Gregory the bishop, worthy by his merits and the name from which his lineage came, ascended to the the highest honour; he renewed the monuments of earlier fathers, then he composed this little book of musical art for the school of singers for the cycle of the year. Come now, master, come and sing! To Thee I have lifted up my soul: my God, in Thee do I trust; let me not be put to shame; nor let my enemies deride me, for all they that await Thee shall not be put to shame. Ps. 24 Show me Thy ways, O Lord, and teach me Thy paths. Glory be. As it was. To Thee...

St Gregory dictating to a scribe, an illustration at the beginning of the winter volume of the Codex Hartker, one of the oldest surviving antiphonaries of the Divine Office, ca. 990-1000. (St. Gallen, Stiftsbibliothek, Cod. Sang. 390: https://www.e-codices.ch/en/list/one/csg/0390. CC BY-NC 4.0)
The Latin word “Eia” is an expression of joy, and like many exclamations, difficult to translate; it is sometime rendered “come” or “come on”, as an exhortation to join in something happy. “Domne” is a medieval variant of “Domine”, the vocative of “Dominus - Lord”, commonly used when speaking to a religious superior, as in “Jube, domne, benedicere - pray, lord, the blessing.” In this case, it represents the members of the schola urging the master of the choir to intone the Introit.

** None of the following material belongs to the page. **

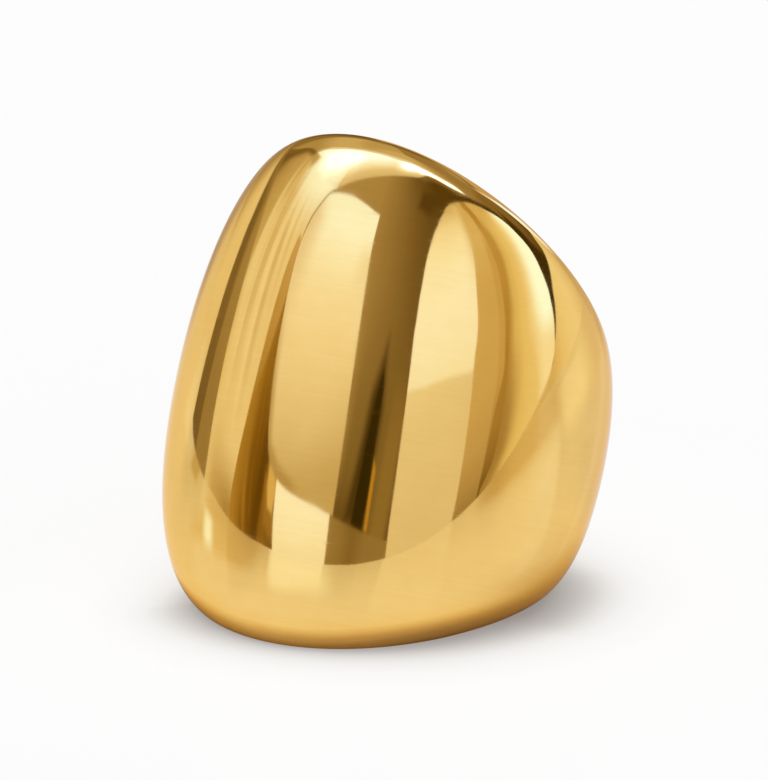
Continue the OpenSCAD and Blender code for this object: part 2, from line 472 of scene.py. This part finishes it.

In the recording, the words at the end of the trope “Eia dic, domne, eia” are replaced with a variant text “Eia parabolista, dicunt psalmista.” This variant is recorded in the Analecta hymnica (XLIX, p. 20) in a footnote to this version of the trope Gregorius praesul, with “(!)”, incidating that the reading is surprising for being basically unintelligible. The word “parabolista” seems to be a variant of “paraphonista - chorister.”